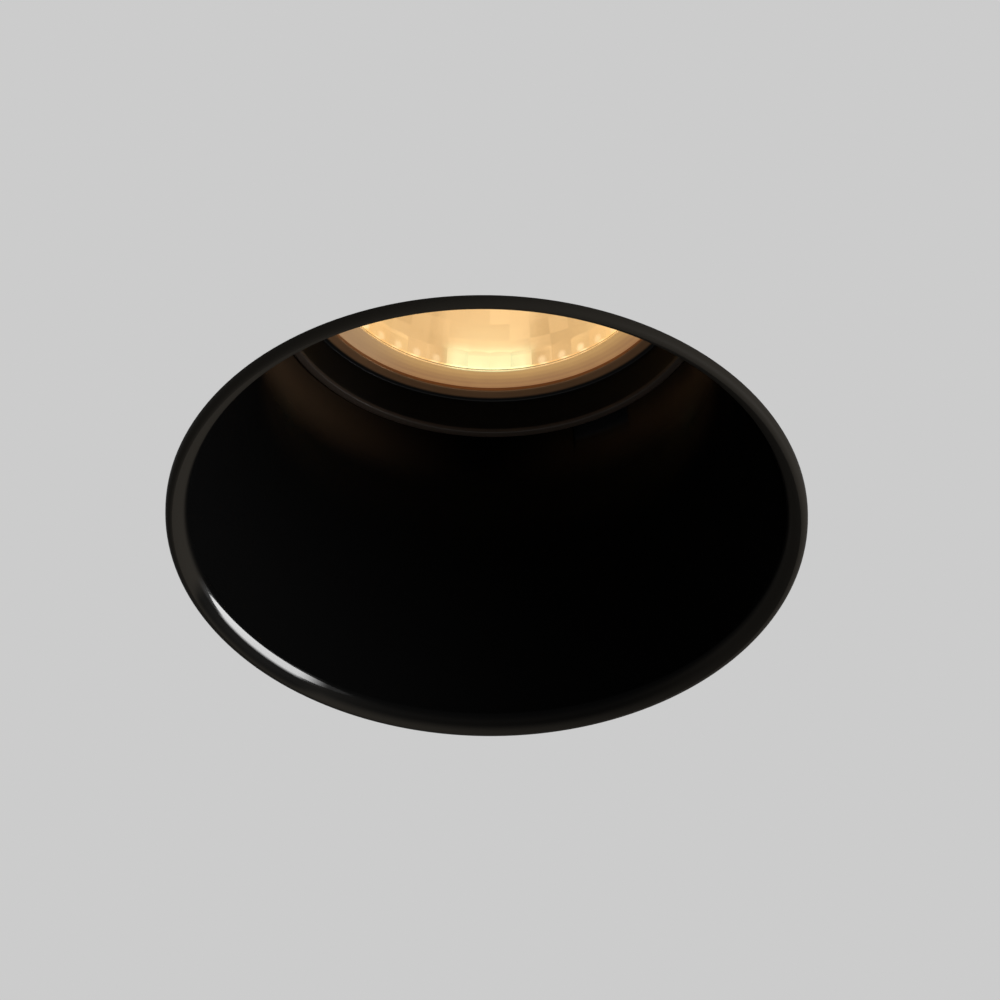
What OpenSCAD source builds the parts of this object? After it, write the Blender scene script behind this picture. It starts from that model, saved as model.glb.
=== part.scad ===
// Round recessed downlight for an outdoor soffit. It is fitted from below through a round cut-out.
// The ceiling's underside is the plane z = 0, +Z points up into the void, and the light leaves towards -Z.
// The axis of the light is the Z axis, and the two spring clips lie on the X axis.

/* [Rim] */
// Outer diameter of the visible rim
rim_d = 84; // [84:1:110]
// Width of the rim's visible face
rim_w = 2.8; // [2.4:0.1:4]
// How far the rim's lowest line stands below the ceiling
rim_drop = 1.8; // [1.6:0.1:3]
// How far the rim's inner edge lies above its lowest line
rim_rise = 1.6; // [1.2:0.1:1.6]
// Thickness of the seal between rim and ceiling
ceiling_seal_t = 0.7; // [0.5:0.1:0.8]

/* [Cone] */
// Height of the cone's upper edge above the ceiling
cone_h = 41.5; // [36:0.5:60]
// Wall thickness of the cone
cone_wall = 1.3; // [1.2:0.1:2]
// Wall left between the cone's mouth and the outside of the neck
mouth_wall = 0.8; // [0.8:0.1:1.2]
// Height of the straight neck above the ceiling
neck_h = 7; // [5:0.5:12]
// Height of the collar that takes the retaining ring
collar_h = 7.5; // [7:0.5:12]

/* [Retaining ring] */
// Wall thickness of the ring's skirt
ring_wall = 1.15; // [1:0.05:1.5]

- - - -

▶ **Description of the task**: Restate the data above exactly, keeping each word as it stands.

▶ **Solved exercise**:
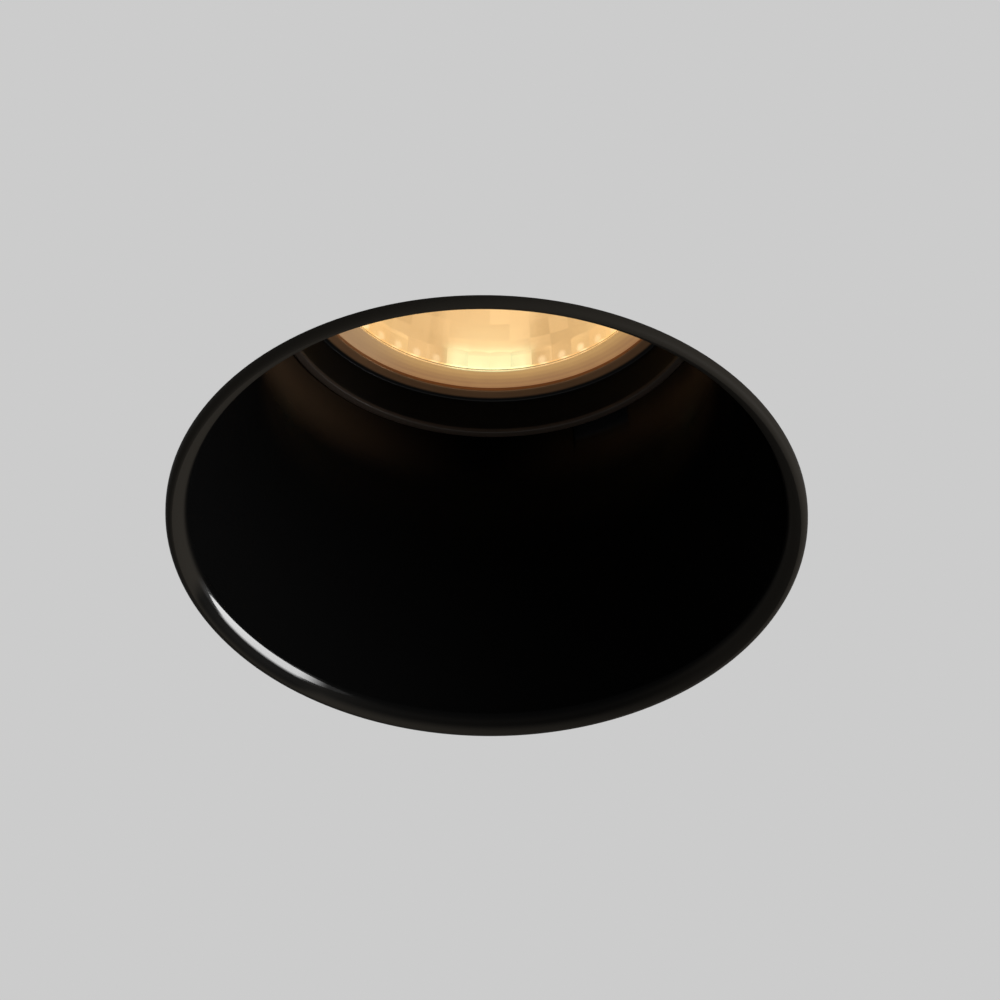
What OpenSCAD source builds the parts of this object? After it, write the Blender scene script behind this picture. It starts from that model, saved as model.glb.
=== part.scad ===
// Round recessed downlight for an outdoor soffit. It is fitted from below through a round cut-out.
// The ceiling's underside is the plane z = 0, +Z points up into the void, and the light leaves towards -Z.
// The axis of the light is the Z axis, and the two spring clips lie on the X axis.

/* [Rim] */
// Outer diameter of the visible rim
rim_d = 84; // [84:1:110]
// Width of the rim's visible face
rim_w = 2.8; // [2.4:0.1:4]
// How far the rim's lowest line stands below the ceiling
rim_drop = 1.8; // [1.6:0.1:3]
// How far the rim's inner edge lies above its lowest line
rim_rise = 1.6; // [1.2:0.1:1.6]
// Thickness of the seal between rim and ceiling
ceiling_seal_t = 0.7; // [0.5:0.1:0.8]

/* [Cone] */
// Height of the cone's upper edge above the ceiling
cone_h = 41.5; // [36:0.5:60]
// Wall thickness of the cone
cone_wall = 1.3; // [1.2:0.1:2]
// Wall left between the cone's mouth and the outside of the neck
mouth_wall = 0.8; // [0.8:0.1:1.2]
// Height of the straight neck above the ceiling
neck_h = 7; // [5:0.5:12]
// Height of the collar that takes the retaining ring
collar_h = 7.5; // [7:0.5:12]

/* [Retaining ring] */
// Wall thickness of the ring's skirt
ring_wall = 1.15; // [1:0.05:1.5]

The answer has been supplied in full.